Moncef Marzouki: Un régime vil, une opposition veule et un peuple avili. Le régime ne recule plus devant aucun moyen de basse police pour intimider le dernier carré des résistants. La classe politique –ou ce qu’il en reste- ne veut pas admettre une simple loi vérifiée tant de fois par l’histoire. L’opposition est un concept qui n’a de sens que dans une démocratie. Sous une dictature, il n’y a que la résistance, soit armée, soit pacifique. Je n’ai pas arrêté d’appeler les acteurs politiques à organiser la résistance civile en vue d’un long combat déterminé ayant pour objectif clair d’abattre la dictature. Mais ces messieurs, dames sont persuadés ou font semblant de l’être- qu’on peut amender une dictature, qu’en faisant semblant de participer à ses farces électorales, on élargit l’espace des libertés. C’est pitoyable! Le peuple, lui, sans leadership, sans alternatives claires, se laisse aller à la débrouillardise individuelle, en rentrant la tête dans les épaules. Quel spectacle que celui de la Tunisie. Jeunesse, où es tu? Quand vas-tu retrouver la colère salvatrice pour sortir le pays de ce marigot?
Aziz Enhaili: Comment expliquez-vous l’«efficacité» de ce régime autoritaire dans le musèlement d’un pays comme la Tunisie?
Moncef Marzouki: N'importe quel idiot peut gouverner un pays trente ans s'il use de la corruption, ne recule devant aucune répression. C'est le cas de Ben Ali.
Aziz Enhaili: Y a-t-il encore une opposition digne de ce nom dans ce pays? Si oui, de quelles forces politiques se compose-t-elle? Quel est l’état aujourd’hui de cette opposition?
Moncef Marzouki: Il y a d’abord l'opposition du décor, Tajdid (ex-Parti communiste) compris; ensuite, l'opposition magique type Parti démocratique progressiste (PDP), qui joue à l’extension des espaces de liberté, en prétendant participer à un jeu électoral qu'elle sait pipé. Elle n'a pas d'autre stratégie pour faire semblant d’exister. Il y a enfin les irrédentistes. Ils sont en prison ou en exil ou encore en clandestinité. Je parle ici du Congrès pour la République (CPR), du Parti ouvrier communiste tunisien (POCT) et du parti d’Ennahda. Trois formations illégales.
Aziz Enhaili: Les islamistes demeurent-ils de nos jours la principale force d’opposition au régime?
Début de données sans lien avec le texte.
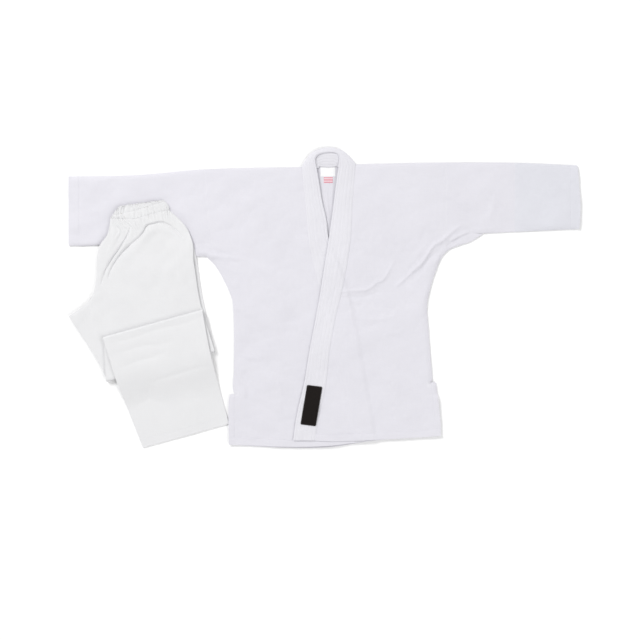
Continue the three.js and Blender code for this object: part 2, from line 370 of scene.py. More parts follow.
def nearest(points, others):
    """From each point to the nearest of the others."""
    tree = KDTree(len(others))
    for i, (x, y) in enumerate(others):
        tree.insert((x, y, 0), i)
    tree.balance()
    return np.array([tree.find((x, y, 0))[2] for x, y in points])


def thinned(points, gap):
    """Which points to keep so that no two are closer than about a gap."""
    seen, keep = set(), []
    for i, cell in enumerate(map(tuple, np.round(points / gap).astype(int))):
        if cell not in seen:
            seen.add(cell)
            keep.append(i)
    return keep


def least_rectangle(points):
    """Width and length of the smallest rectangle of cloth that a cut comes out of."""
    sizes = []
    for turn in np.radians(np.arange(0, 90, 3)):
        c, s = math.cos(turn), math.sin(turn)
        sizes.append(np.ptp(points @ np.array([[c, -s], [s, c]]), axis=0))
    return tuple(float(side) for side in min(sizes, key=np.prod))


def seams_between(outlines, loop):
    """The edges of the outlines that lie inside the loop, each once."""
    seams = []
    for outline in outlines:
        for a, b in zip(*edges_of(outline)):
            checks = np.array([a * (1 - t) + b * t for t in (0.2, 0.5, 0.8)])
            if segment_distance(checks, *edges_of(loop)).min() < 1.2 * MM:
                continue
            if seams and segment_distance(checks, *zip(*seams)).max() < MM:
                continue
            seams.append(np.array([a, b]))
    return seams


class Layer:
    """One layer of cloth over several CAD nodes: a single surface, cut into pieces along its seams."""

    def __init__(self, parts, height, step, move, details):
        outlines = [one_outline([move(top_outline(node)) for node in one["nodes"]]) for one in parts.values()]
        loop = smoothed(joined(outlines), step)
        self.seams = seams_between(outlines, loop)
        flat, triangles = triangulate(loop, step, self.seams, details)
        seam_depth = segment_distance(flat, *zip(*self.seams)) if self.seams else np.full(len(flat), FAR)
        self.points, self.triangles = height(flat, seam_depth), triangles
        self.normals = vertex_normals(self.points, triangles)
        depths = np.stack([depth_in(flat[triangles].mean(1), outline) for outline in outlines])
        self.owner = np.array(list(parts))[depths.argmax(0)]
        self.tree = BVHTree.FromPolygons(self.points.tolist(), triangles.tolist())

    def cut(self, name, thickness, material, held="laid", rests_on=(), node=None, also=(), **going):
        """Add the closed piece that has the name in this layer and in the other layers also given."""
        skins, faces, area, first = [], [], 0.0, 0
        for layer in (self, *also):
            mine = layer.triangles[layer.owner == name]
            skin, around = thicken(layer.points, layer.normals, mine, thickness)
            skins.append(skin)
            faces += [[first + corner for corner in face] for face in around]
            first += len(skin)
            area += surface_area(layer.points, mine)
        skin = np.concatenate(skins)
        piece = add_mesh(name, skin, faces, material, node=node, **going)
        width, length = sorted(least_rectangle(skin[:, :2]))
        if area > 0.95 * width * length:
            width *= 1.06 * area / (width * length)      # gathered, so the cut is wider than it lies
        list(rests_on)

    def on_top(self, path, lift):
        """Places at a distance above the layer, over the points of a path."""
        found = [self.tree.ray_cast(Vector((x, y, 0.2)), Vector((0, 0, -1))) for x, y in path]
        return np.array([place + up * math.copysign(lift, up.z) for place, up, *_ in found if place])


# ---------------------------------------------------------------- materials

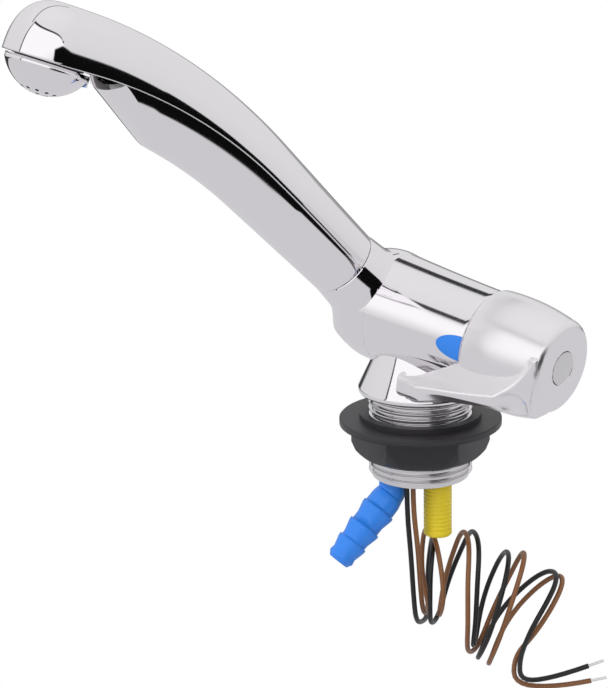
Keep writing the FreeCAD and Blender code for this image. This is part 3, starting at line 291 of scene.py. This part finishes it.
def node(tree, kind, *values, **named):
    """One shader node. Names in small letters are its settings. Values feed its inputs in their order, and
    names with a capital feed the inputs so named. A value is a number, a colour, a socket, or a node, whose
    first output it stands for."""
    made = tree.nodes.new("ShaderNode" + kind)
    settings = [name for name in named if name.islower()]
    for name in settings:
        setattr(made, name, named.pop(name))
    feeds = list(zip([socket for socket in made.inputs if socket.enabled], values))
    feeds += [(made.inputs[name.replace("_", " ")], value) for name, value in named.items()]
    for socket, value in feeds:
        if isinstance(value, bpy.types.Node):
            value = next(output for output in value.outputs if output.enabled)
        if isinstance(value, bpy.types.NodeSocket):
            tree.links.new(value, socket)
        else:
            socket.default_value = value
    return made


def new_material(name):
    """Material without nodes, and its tree."""
    material = bpy.data.materials.new(name)
    material.use_nodes = True
    material.node_tree.nodes.clear()
    return material, material.node_tree


def grained(name, grain_mm):
    """Material without a shader, its tree, and a noise of that grain on Object coordinates."""
    material, tree = new_material(name)
    place = node(tree, "TexCoord").outputs["Object"]
    return material, tree, node(tree, "TexNoise", Vector=place, Scale=1.0 / (grain_mm * MM), Detail=3.0)


def finished(material, noise, height_mm, **inputs):
    """The material with its Principled shader, whose surface rises and falls by height_mm with the noise."""
    tree = material.node_tree
    bump = node(tree, "Bump", Height=noise, Distance=height_mm * MM, Strength=1.0)
    node(tree, "OutputMaterial", node(tree, "BsdfPrincipled", Normal=bump, **inputs))
    return material


def metal(name, colour, roughness, wave_mm=9.0, wave_height=0.004, spread=0.02):
    """Metal with faint waves in its surface, and in its gloss, which runs from roughness up by spread."""
    material, tree, noise = grained(name, wave_mm)
    gloss = node(tree, "MapRange", noise, To_Min=roughness, To_Max=roughness + spread)
    return finished(material, noise, wave_height, Base_Color=linear(colour), Metallic=1.0, Roughness=gloss)


def moulded(name, colour, roughness, grain_mm=0.5, grain_height=0.01, shade=0.06):
    """Moulded plastic or rubber: a fine grain, and shade changes from the colour down by a share. A real
    mould's grain is too fine to show, so this one is drawn coarser."""
    material, tree, noise = grained(name, grain_mm)
    dark = [part * (1 - shade) for part in linear(colour)[:3]] + [1.0]
    mix = node(tree, "Mix", noise, dark, linear(colour), data_type="RGBA")
    return finished(material, noise, grain_height, Base_Color=mix, Roughness=roughness)


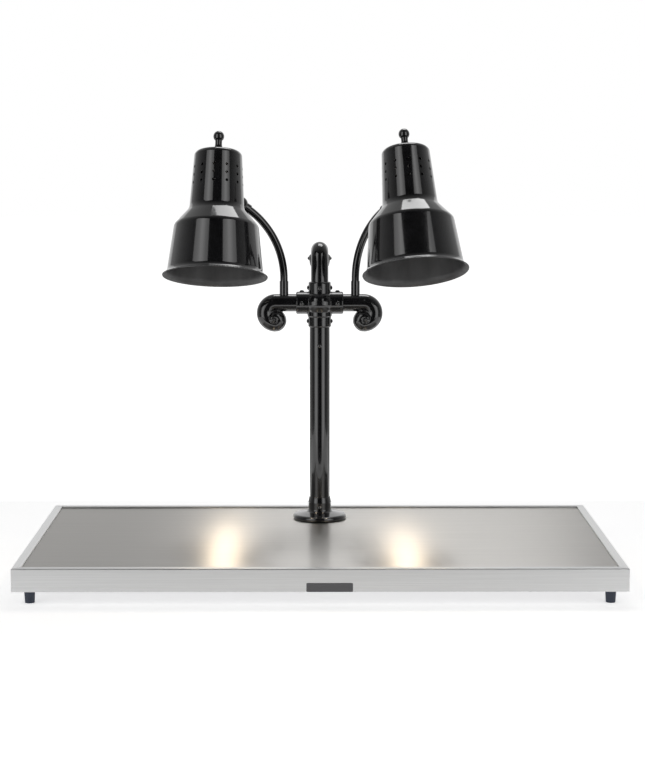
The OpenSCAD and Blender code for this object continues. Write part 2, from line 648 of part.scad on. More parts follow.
module left_arm_sleeve() arm_sleeve(-1);
module right_arm_sleeve() arm_sleeve(1);
module left_arm_tube() arm_tube(-1);
module left_ball_cup() ball_cup(-1);
module left_ball_stud() ball_stud(-1);
module left_stud_nut() stud_nut(-1);
module left_saddle() saddle(-1);
module left_shade() shade(-1);
module left_finial() finial(-1);
module left_washer() washer(-1);
module left_yoke() yoke(-1);
module left_lampholder() lampholder(-1);
module left_bulb_glass() bulb_glass(-1);
module left_bulb_base() bulb_base(-1);
module right_arm_tube() arm_tube(1);
module right_ball_cup() ball_cup(1);
module right_ball_stud() ball_stud(1);
module right_stud_nut() stud_nut(1);
module right_saddle() saddle(1);
module right_shade() shade(1);
module right_finial() finial(1);
module right_washer() washer(1);
module right_yoke() yoke(1);
module right_lampholder() lampholder(1);
module right_bulb_glass() bulb_glass(1);
module right_bulb_base() bulb_base(1);
module left_vent_cap() vent_cap(-1);
module right_vent_cap() vent_cap(1);

frame_front();
frame_right();
frame_rear();
frame_left();
deck_plate();
bottom_plate();
bottom_screws();
rubber_feet();
foot_screws();
label_plate();
heater_left();
heater_right();
insulation();
thermostat();
terminal_block();
cord_bushing();
lamp_switch_housing();
lamp_rocker();
base_switch_housing();
base_rocker();
backing_plate();
flange_bolts();
post_flange();
flange_set_screws();
post_tube();
post_dome_screw();
post_wiring();
hub();
hub_set_screws();
scroll_left();
scroll_right();
scroll_top();
left_arm_sleeve();
right_arm_sleeve();
left_arm_tube();
left_ball_cup();
left_ball_stud();
left_stud_nut();
left_saddle();
left_shade();
left_finial();
left_washer();
left_yoke();
left_lampholder();
left_bulb_glass();
left_bulb_base();
right_arm_tube();
right_ball_cup();
right_ball_stud();
right_stud_nut();
right_saddle();
right_shade();
right_finial();
right_washer();
right_yoke();
right_lampholder();
right_bulb_glass();
right_bulb_base();
left_vent_cap();
right_vent_cap();
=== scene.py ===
"""Looks of the countertop food-warming station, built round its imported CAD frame.

Metres. The front faces -Y and +Z is up. The lathe-turned and cast pieces are smooth meshes that stand for
their CAD nodes; every other CAD node keeps its shape and takes a procedural material.
"""

import json
import math

import bpy
import numpy as np
from mathutils import Matrix, Vector


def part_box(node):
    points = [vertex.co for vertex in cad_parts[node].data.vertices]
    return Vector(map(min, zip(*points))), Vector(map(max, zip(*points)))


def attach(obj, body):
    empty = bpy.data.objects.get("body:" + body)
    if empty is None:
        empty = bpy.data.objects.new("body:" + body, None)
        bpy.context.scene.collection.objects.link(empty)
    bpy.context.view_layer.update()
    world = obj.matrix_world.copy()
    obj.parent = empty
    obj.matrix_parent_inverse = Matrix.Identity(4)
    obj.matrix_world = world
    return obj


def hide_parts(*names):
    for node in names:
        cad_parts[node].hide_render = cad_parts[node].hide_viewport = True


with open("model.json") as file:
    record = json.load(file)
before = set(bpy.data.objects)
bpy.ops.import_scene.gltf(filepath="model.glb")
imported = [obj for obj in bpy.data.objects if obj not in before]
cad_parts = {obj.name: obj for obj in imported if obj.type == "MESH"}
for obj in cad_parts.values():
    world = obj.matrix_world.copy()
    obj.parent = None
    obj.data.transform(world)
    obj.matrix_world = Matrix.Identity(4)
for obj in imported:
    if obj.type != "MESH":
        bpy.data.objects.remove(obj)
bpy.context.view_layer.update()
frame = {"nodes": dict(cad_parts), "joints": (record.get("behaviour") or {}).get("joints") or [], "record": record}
NODES = frame["nodes"]
JOINTS = {j["name"]: j for j in frame["joints"]}
SIDES = ("left", "right")

# shade: the CAD shade's rim and wall, with true arcs at its bends, a softer shoulder and a lower crown
FLARE_TURN = 63.0        # degrees that the flared rim turns
FLARE_R = 0.01185
SHOULDER_Z = 0.0785
SHOULDER_R = 0.012       # convex bend into the shoulder
NECK_R = 0.020           # concave bend out of the shoulder
SHOULDER_SLOPE = 41.0
STEM_SLOPE = 3.6
STEM_R = 0.0440
CROWN_DROP = 0.0045      # how far the pressed crown sits below the CAD cap
CROWN_RISE = 0.0008      # how much the crown's middle stands above its edge
CROWN_SLOPE = 88.0
BODY_LEAN = 6.9
CAP_EDGE_R = 0.0085
SHADE_T = 0.0013
VENT_R = 0.0024
VENT_COLUMNS = 12
VENT_FIRST = 0.0300      # below the top of the crown
VENT_PITCH = 0.0133
VENT_ROWS = 3
VENT_PHASE = {"left": 4.0, "right": 0.0}    # degrees that the columns are turned by

# scroll, in its own frame: +X from the collar, curling down
SCROLL_TUBE_R = 0.0145
SCROLL_LEN = 0.034
CURL_R = 0.0168
CURL_END = 2 * CURL_R    # the curl's tube runs back this far below the straight tube
EYE_R = 0.0068
EYE_HALF_W = 0.0198
EYE_BULGE = 0.0006       # the eye stands proud of the tube's end by this much
EYE_OUT = 0.003          # the eye's middle from the end of the straight tube, outwards
EYE_DROP = 0.0262        # and downwards
EYE_TURN = 400           # degrees that the tube winds round the eye

# hub and flange castings
HUB_BELLY = (0.0262, 0.0262, 0.0222)
HUB_VOXEL = SCROLL_VOXEL = 0.0006
FLANGE_VOXEL = 0.0007

# finial, washer and bulb
FINIAL_BALL_R = 0.0089
FINIAL_NECK_R = 0.0056
FINIAL_SKIRT_R = 0.0088
WASHER_HOLE_R = 0.0031
BULB_NECK_R = 0.0132
BULB_EDGE_R = 0.013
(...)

Moncef Marzouki: Non. Ennahda est paralysée par ses contradictions internes entre les résistants et ceux qui veulent collaborer avec le régime. Tant que ce parti islamiste n'aura pas éclaté en deux groupes, les résistants rejoignant la résistance et les collabos allant clairement à la «soupe», les choses resteront figées en l’état.
Aziz Enhaili: Comment expliquez-vous le silence occidental face à la détérioration continue depuis de nombreuses années de l’état des libertés en Tunisie? Et que devrait faire l’Occident pour redresser cet état?
Moncef Marzouki: Ce n'est pas l'Occident qui est en cause ici, mais cinq gouvernements (États-Unis, Grande-Bretagne, France, Italie et Espagne). Leur intérêt immédiat est de soutenir la dictature de Ben Ali, faute d'alternative. La démocratie risquant, pensent-ils, de donner le pouvoir à des forces nationalistes et/ou islamistes. Les sociétés civiles occidentales, elles, sont contre la dictature et constituent pour nous un puissant allié.
Aziz Enhaili: Quel crédit accordez-vous au scénario de dévolution du pouvoir à Tunis à des membres du clan Ben Ali-Trabelsi, en cas d’incapacité du président en exercice?
Moncef Marzouki: Aucun! Il faut réactiver la résistance civile pour en finir avec la dictature. Tout autre choix stratégique condamnerait notre pays à la corruption éternelle et à des lendemains bien tristes pour nos jeunes.